**AVAILABLE DATA:**
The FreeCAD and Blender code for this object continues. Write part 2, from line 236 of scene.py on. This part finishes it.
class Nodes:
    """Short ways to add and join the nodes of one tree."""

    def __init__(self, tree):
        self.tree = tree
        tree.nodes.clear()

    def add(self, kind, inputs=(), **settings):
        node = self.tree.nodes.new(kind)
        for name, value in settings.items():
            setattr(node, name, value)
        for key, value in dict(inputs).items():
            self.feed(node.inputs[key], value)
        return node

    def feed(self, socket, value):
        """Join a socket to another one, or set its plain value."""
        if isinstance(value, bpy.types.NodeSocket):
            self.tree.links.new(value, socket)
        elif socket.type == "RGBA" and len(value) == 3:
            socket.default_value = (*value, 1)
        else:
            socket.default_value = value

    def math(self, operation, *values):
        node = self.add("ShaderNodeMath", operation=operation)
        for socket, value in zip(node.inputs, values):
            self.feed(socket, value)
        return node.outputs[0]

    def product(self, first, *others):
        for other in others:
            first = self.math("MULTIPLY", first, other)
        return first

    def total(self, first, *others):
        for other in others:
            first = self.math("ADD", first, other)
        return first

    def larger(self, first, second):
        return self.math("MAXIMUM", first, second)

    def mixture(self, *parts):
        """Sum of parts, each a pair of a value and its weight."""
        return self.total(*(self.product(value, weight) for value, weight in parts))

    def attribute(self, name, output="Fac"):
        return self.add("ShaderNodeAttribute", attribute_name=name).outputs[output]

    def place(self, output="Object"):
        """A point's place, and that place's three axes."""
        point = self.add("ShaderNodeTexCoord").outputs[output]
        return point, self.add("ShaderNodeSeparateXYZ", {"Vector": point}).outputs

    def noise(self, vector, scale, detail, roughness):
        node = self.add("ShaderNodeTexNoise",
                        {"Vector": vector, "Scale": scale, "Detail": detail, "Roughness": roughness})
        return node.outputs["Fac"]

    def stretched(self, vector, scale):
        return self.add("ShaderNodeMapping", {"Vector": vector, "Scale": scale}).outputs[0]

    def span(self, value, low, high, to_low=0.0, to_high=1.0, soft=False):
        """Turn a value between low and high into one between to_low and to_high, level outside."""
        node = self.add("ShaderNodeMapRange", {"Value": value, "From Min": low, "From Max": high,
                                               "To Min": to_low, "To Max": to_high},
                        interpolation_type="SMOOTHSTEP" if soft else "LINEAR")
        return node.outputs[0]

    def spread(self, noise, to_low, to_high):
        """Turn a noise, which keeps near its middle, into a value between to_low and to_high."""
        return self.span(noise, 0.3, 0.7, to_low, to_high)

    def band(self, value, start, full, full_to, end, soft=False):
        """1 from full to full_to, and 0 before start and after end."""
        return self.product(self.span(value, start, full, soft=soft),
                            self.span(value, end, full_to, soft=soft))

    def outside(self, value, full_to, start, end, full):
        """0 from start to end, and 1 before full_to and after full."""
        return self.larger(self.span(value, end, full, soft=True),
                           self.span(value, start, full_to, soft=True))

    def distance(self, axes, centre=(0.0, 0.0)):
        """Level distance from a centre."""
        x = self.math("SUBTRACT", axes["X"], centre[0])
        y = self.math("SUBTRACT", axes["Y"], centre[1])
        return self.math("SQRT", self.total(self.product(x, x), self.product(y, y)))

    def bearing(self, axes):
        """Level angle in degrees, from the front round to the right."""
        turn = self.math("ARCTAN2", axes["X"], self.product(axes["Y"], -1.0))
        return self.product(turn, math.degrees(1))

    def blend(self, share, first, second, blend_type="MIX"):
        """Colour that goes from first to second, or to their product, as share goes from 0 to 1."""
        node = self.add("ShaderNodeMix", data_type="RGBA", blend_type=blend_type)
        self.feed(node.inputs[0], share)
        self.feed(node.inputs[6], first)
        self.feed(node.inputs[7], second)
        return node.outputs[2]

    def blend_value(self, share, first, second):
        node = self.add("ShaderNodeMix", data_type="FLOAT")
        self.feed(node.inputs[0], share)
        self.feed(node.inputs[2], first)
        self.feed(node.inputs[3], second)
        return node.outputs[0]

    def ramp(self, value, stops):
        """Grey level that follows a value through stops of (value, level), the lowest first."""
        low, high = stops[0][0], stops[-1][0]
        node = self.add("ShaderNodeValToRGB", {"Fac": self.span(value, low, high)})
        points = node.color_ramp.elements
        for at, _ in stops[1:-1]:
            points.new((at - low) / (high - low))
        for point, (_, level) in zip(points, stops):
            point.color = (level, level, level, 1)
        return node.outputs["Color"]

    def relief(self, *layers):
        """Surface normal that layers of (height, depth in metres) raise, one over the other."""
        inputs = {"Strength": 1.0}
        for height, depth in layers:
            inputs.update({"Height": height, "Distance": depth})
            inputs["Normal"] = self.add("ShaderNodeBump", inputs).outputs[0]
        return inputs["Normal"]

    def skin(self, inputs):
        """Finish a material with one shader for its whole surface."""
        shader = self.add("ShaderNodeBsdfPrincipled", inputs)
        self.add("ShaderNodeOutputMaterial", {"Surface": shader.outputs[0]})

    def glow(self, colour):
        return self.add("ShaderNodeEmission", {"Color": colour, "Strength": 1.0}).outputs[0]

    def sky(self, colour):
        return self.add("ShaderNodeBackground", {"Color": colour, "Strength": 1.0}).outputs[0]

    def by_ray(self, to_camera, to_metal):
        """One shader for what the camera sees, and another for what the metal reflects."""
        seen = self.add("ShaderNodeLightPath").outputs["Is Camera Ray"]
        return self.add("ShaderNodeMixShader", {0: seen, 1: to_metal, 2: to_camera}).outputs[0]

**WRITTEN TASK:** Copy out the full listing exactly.

**THE SOLUTION:**
The FreeCAD and Blender code for this object continues. Write part 2, from line 236 of scene.py on. This part finishes it.
class Nodes:
    """Short ways to add and join the nodes of one tree."""

    def __init__(self, tree):
        self.tree = tree
        tree.nodes.clear()

    def add(self, kind, inputs=(), **settings):
        node = self.tree.nodes.new(kind)
        for name, value in settings.items():
            setattr(node, name, value)
        for key, value in dict(inputs).items():
            self.feed(node.inputs[key], value)
        return node

    def feed(self, socket, value):
        """Join a socket to another one, or set its plain value."""
        if isinstance(value, bpy.types.NodeSocket):
            self.tree.links.new(value, socket)
        elif socket.type == "RGBA" and len(value) == 3:
            socket.default_value = (*value, 1)
        else:
            socket.default_value = value

    def math(self, operation, *values):
        node = self.add("ShaderNodeMath", operation=operation)
        for socket, value in zip(node.inputs, values):
            self.feed(socket, value)
        return node.outputs[0]

    def product(self, first, *others):
        for other in others:
            first = self.math("MULTIPLY", first, other)
        return first

    def total(self, first, *others):
        for other in others:
            first = self.math("ADD", first, other)
        return first

    def larger(self, first, second):
        return self.math("MAXIMUM", first, second)

    def mixture(self, *parts):
        """Sum of parts, each a pair of a value and its weight."""
        return self.total(*(self.product(value, weight) for value, weight in parts))

    def attribute(self, name, output="Fac"):
        return self.add("ShaderNodeAttribute", attribute_name=name).outputs[output]

    def place(self, output="Object"):
        """A point's place, and that place's three axes."""
        point = self.add("ShaderNodeTexCoord").outputs[output]
        return point, self.add("ShaderNodeSeparateXYZ", {"Vector": point}).outputs

    def noise(self, vector, scale, detail, roughness):
        node = self.add("ShaderNodeTexNoise",
                        {"Vector": vector, "Scale": scale, "Detail": detail, "Roughness": roughness})
        return node.outputs["Fac"]

    def stretched(self, vector, scale):
        return self.add("ShaderNodeMapping", {"Vector": vector, "Scale": scale}).outputs[0]

    def span(self, value, low, high, to_low=0.0, to_high=1.0, soft=False):
        """Turn a value between low and high into one between to_low and to_high, level outside."""
        node = self.add("ShaderNodeMapRange", {"Value": value, "From Min": low, "From Max": high,
                                               "To Min": to_low, "To Max": to_high},
                        interpolation_type="SMOOTHSTEP" if soft else "LINEAR")
        return node.outputs[0]

    def spread(self, noise, to_low, to_high):
        """Turn a noise, which keeps near its middle, into a value between to_low and to_high."""
        return self.span(noise, 0.3, 0.7, to_low, to_high)

    def band(self, value, start, full, full_to, end, soft=False):
        """1 from full to full_to, and 0 before start and after end."""
        return self.product(self.span(value, start, full, soft=soft),
                            self.span(value, end, full_to, soft=soft))

    def outside(self, value, full_to, start, end, full):
        """0 from start to end, and 1 before full_to and after full."""
        return self.larger(self.span(value, end, full, soft=True),
                           self.span(value, start, full_to, soft=True))

    def distance(self, axes, centre=(0.0, 0.0)):
        """Level distance from a centre."""
        x = self.math("SUBTRACT", axes["X"], centre[0])
        y = self.math("SUBTRACT", axes["Y"], centre[1])
        return self.math("SQRT", self.total(self.product(x, x), self.product(y, y)))

    def bearing(self, axes):
        """Level angle in degrees, from the front round to the right."""
        turn = self.math("ARCTAN2", axes["X"], self.product(axes["Y"], -1.0))
        return self.product(turn, math.degrees(1))

    def blend(self, share, first, second, blend_type="MIX"):
        """Colour that goes from first to second, or to their product, as share goes from 0 to 1."""
        node = self.add("ShaderNodeMix", data_type="RGBA", blend_type=blend_type)
        self.feed(node.inputs[0], share)
        self.feed(node.inputs[6], first)
        self.feed(node.inputs[7], second)
        return node.outputs[2]

    def blend_value(self, share, first, second):
        node = self.add("ShaderNodeMix", data_type="FLOAT")
        self.feed(node.inputs[0], share)
        self.feed(node.inputs[2], first)
        self.feed(node.inputs[3], second)
        return node.outputs[0]

    def ramp(self, value, stops):
        """Grey level that follows a value through stops of (value, level), the lowest first."""
        low, high = stops[0][0], stops[-1][0]
        node = self.add("ShaderNodeValToRGB", {"Fac": self.span(value, low, high)})
        points = node.color_ramp.elements
        for at, _ in stops[1:-1]:
            points.new((at - low) / (high - low))
        for point, (_, level) in zip(points, stops):
            point.color = (level, level, level, 1)
        return node.outputs["Color"]

    def relief(self, *layers):
        """Surface normal that layers of (height, depth in metres) raise, one over the other."""
        inputs = {"Strength": 1.0}
        for height, depth in layers:
            inputs.update({"Height": height, "Distance": depth})
            inputs["Normal"] = self.add("ShaderNodeBump", inputs).outputs[0]
        return inputs["Normal"]

    def skin(self, inputs):
        """Finish a material with one shader for its whole surface."""
        shader = self.add("ShaderNodeBsdfPrincipled", inputs)
        self.add("ShaderNodeOutputMaterial", {"Surface": shader.outputs[0]})

    def glow(self, colour):
        return self.add("ShaderNodeEmission", {"Color": colour, "Strength": 1.0}).outputs[0]

    def sky(self, colour):
        return self.add("ShaderNodeBackground", {"Color": colour, "Strength": 1.0}).outputs[0]

    def by_ray(self, to_camera, to_metal):
        """One shader for what the camera sees, and another for what the metal reflects."""
        seen = self.add("ShaderNodeLightPath").outputs["Is Camera Ray"]
        return self.add("ShaderNodeMixShader", {0: seen, 1: to_metal, 2: to_camera}).outputs[0]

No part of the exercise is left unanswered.